:: Short task ::
Below are some entries. Copy each line that holds the string "behind".

:: Entries shown ::
※ ※ ※

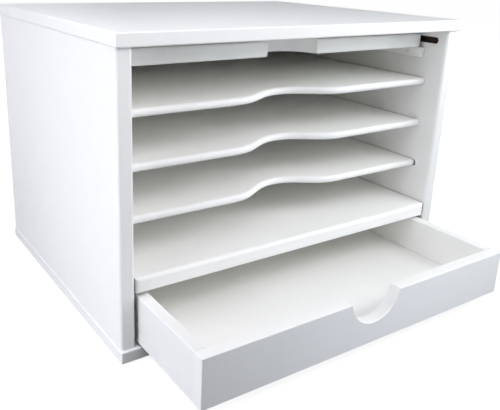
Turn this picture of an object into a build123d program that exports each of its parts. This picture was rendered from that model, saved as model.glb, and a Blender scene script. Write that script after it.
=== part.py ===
from build123d import *
import math
import os

# Desktop paper organizer: a painted cabinet with three scooped shelves, a divider, one drawer and a front door that
# slides back under the top. All lengths in millimetres. The numbers below are given in the cabinet's own frame: X to
# the right, Y to the back, Z up, with X = Y = 0 in the middle of the cabinet's footprint and Z = 0 at the underside of
# the base board. place() moves every piece into the part's frame, whose origin is the bottom centre of the whole part.

# ---- cabinet boards ----
CAB_W = 355.6            # width of top and base boards
CAB_D = 279.0            # depth of top and base boards
CAB_H = 252.0            # underside of base to top surface
TOP_T = 10.2             # top board thickness
BASE_T = 10.2            # base board thickness
BOARD_EASE = 1.2         # eased edges of top and base boards
SIDE_T = 12.3            # side board thickness
SIDE_INSET = 1.2         # side board's outer face inside the top board's edge
SIDE_SETBACK = 3.15      # side board's front edge behind the top board's edge
SIDE_FRONT_R = 2.6       # rounding of the side boards' front edges
BACK_T = 6.0             # back board thickness
RABBET = 6.0             # rabbet for the back board in each side board

# ---- shelves ----
SHELF_T = 6.5            # thin shelf thickness
SHELF_TOPS = {"upper_shelf": 193.8, "middle_shelf": 151.7, "lower_shelf": 109.6}
SHELF_FRONT = -116.3     # straight part of the shelves' front edge
SHELF_NOSE_R = 3.1       # rounded front edge
GROOVE_DEPTH = 5.0       # stopped grooves in the side boards
GROOVE_OVERRUN = {"upper_shelf": 0.2, "middle_shelf": 0.2, "lower_shelf": 1.9}  # groove end ahead of the shelf's nose
SCOOP_DEPTH = 20.8       # middle scoop of each thin shelf
SCOOP_R_MID = 41.5       # radius of the scoop's middle
SCOOP_R_SHOULDER = 44.5  # radius of its shoulders
SCOOP_ANGLE = 31.0       # slope of the scoop's flanks in degrees
SCOOP_X = -1.5           # middle of the scoop

# ---- divider above the drawer ----
DIV_T = 12.4
DIV_TOP = 68.0
DIV_FRONT = -136.2
DIV_NOSE_R = 3.2         # rounded top front edge
DIV_UNDER_R = 1.0        # eased lower front edge
DIV_CORNER_R = 4.5       # rounded front corners, seen from above

# ---- door, stored flat under the top ----
DOOR_HALF_W = 161.3
DOOR_T = 12.7
DOOR_BOTTOM = 223.7
DOOR_FREE_Y = -108.4     # free edge, with the finger notch
DOOR_LEN = 167.2
DOOR_EASE = 1.8
DOOR_NOTCH_R = 27.3
DOOR_NOTCH_CY = -109.6
DOOR_NOTCH_X = -0.8
PIN_D = 5.0
PIN_IN_DOOR = 13.0       # length of pin inside the door's edge
PIN_FROM_REAR = 6.5      # pin axis ahead of the door's rear edge
PIN_Z = 231.1
SLOT_BOTTOM = 228.3      # pin slot in each side board
SLOT_TOP = 234.5
SLOT_FRONT = -126.4
SLOT_DEPTH = 5.5
RAIL_W = 5.7             # rails that carry the stored door
RAIL_TOP = 223.3
RAIL_BOTTOM = 214.1
RAIL_FRONT = -111.0
RAIL_REAR = 120.0

# ---- drawer ----
DRAWER_HALF_W = 161.4
DRAWER_TOP = 52.25
DRAWER_BOTTOM = 11.5
DRAWER_FRONT_Y = -227.8  # front face as the drawer stands, partly pulled out
DRAWER_OPEN = 91.5       # how far out it stands from closed
DRAWER_LEN = 266.6
DRAWER_FRONT_T = 10.8
DRAWER_SIDE_T = 9.9
DRAWER_BACK_T = 9.9
DRAWER_FLOOR = 18.3      # top surface of the drawer bottom
DRAWER_FLOOR_T = 4.0
DRAWER_EASE = 0.8
NOTCH_R = 26.3           # half-round thumb notch in the drawer front
NOTCH_CZ = 56.2
NOTCH_X = 0.0

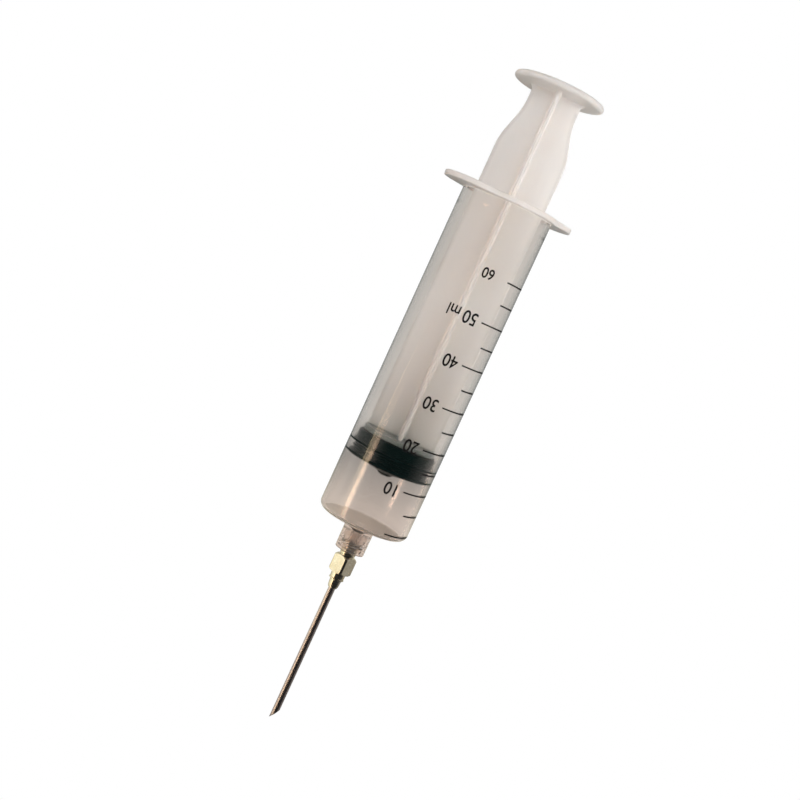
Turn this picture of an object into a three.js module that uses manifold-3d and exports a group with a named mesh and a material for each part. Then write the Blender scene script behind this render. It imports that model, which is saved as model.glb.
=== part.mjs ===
import * as THREE from "three";
import { mergeVertices } from "three/addons/utils/BufferGeometryUtils.js";
import Module from "manifold-3d";

// Millimetres. The axis of the injector lies along X, with the needle towards -X
// and the thumb disc towards +X. The wings of the flange lie along Y.

// Overall
const AXIS_HEIGHT = 16.4;
const SIDES = 48;

// Barrel
const BARREL_RADIUS = 15.75;
const BORE_RADIUS = 14.5;
const SHOULDER_X = -41.8;
const SHOULDER_ROUND = 2.6;
const END_SLOPE = 0.185;
const FLOOR_X = -40.5;
const BEAD_X = 69.5;
const BEAD_HEIGHT = 0.35;
const TUBE_END_X = 76.1;

// Finger flange
const FLANGE_FRONT_X = 74.1;
const FLANGE_THICKNESS = 1.8;
const FLANGE_EDGE = 0.35;
const WING_REACH = 24.9;
const WING_HALF_DEPTH = 13.2;
const WING_POWER = 2.35;
const RIM_RADIUS = 17.2;

// Luer-lock collar and nozzle
const COLLAR_MOUTH_X = -51.9;
const COLLAR_OUTER_RADIUS = 5.1;
const COLLAR_ROOT_RADIUS = 4.0;
const COLLAR_CREST_RADIUS = 3.5;
const COLLAR_FLOOR_X = -44.9;
const THREAD_LEAD = 5;
const THREAD_TURN = 247.5;
const THREAD_MIDDLE_X = -49.2;
const NOZZLE_TIP_X = -53.9;
const NOZZLE_TIP_RADIUS = 1.985;
const LUER_TAPER = 0.03;
const NOZZLE_BORE_RADIUS = 1.1;

// Stopper
const STOPPER_REAR_X = -12.0;
const READING_X = -20.45;
const RIB_RADIUS = 14.45;
const BAND_RADIUS = 13.75;
const GROOVE_RADIUS = 13.3;
const RIB_SPACING = 4.5;
const NUB_RADIUS = 3;
const NUB_HEIGHT = 1.1;
const POCKET_CLEARANCE = 0.12;

// Plunger rod
const DISC_OUTER_X = 115.2;
const DISC_THICKNESS = 2.2;
const DISC_RADIUS = 15.8;
const CROSS_TURN = 32;
const FIN_THICKNESS = 1.7;
const FIN_NARROW = 8.6;
const FIN_WIDE = 12.1;
const FLARE_START_X = 107.7;
const FLARE_END_X = 90.7;
const HEAD_REAR_X = -10.2;
const HEAD_FRONT_X = -11.85;
const HEAD_RADIUS = 12.7;
const KNOB_NECK_RADIUS = 4.5;
const KNOB_RADIUS = 7;
const KNOB_REAR_X = -13.9;
const KNOB_FRONT_X = -16.6;
const KNOB_NOSE_X = -18.2;

// Needle hub
const HUB_REAR_X = -48.4;
const HUB_NECK_RADIUS = 2.72;
const SOCKET_CLEARANCE = 0.06;
const SOCKET_END_X = -54.8;
const LUG_RADIUS = 3.85;
const LUG_THICKNESS = 0.9;
const LUG_ANGLE = 45;
const LUG_START = 150;
const BLOCK_REAR_X = -53.8;
const BLOCK_FRONT_X = -60.6;
const BLOCK_ACROSS_FLATS = 6.1;
const BLOCK_TURNED_RADIUS = 4.05;
const BLOCK_TURN = 21;
const HUB_SIDES = 32;
const FERRULE_REAR_X = -62.6;
const FERRULE_END_X = -65.8;

// Needle tube
const TUBE_OUTER_RADIUS = 1.2;
const TUBE_BORE_RADIUS = 0.9;
const TUBE_REAR_X = -56.7;
const TUBE_CLEARANCE = 0.06;
const BEVEL_HEEL_X = -111.4;
const BEVEL_TURN = 58;
const TIP_X = -115.2;

const wasm = await Module();
wasm.setup();

const degrees = THREE.MathUtils.degToRad;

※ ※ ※

:: Task response ::
SIDE_SETBACK = 3.15      # side board's front edge behind the top board's edge
Turn this picture of an object into a three.js module that uses manifold-3d and exports a group with a named mesh and a material for each part. Then write the Blender scene script behind this render. It imports that model, which is saved as model.glb.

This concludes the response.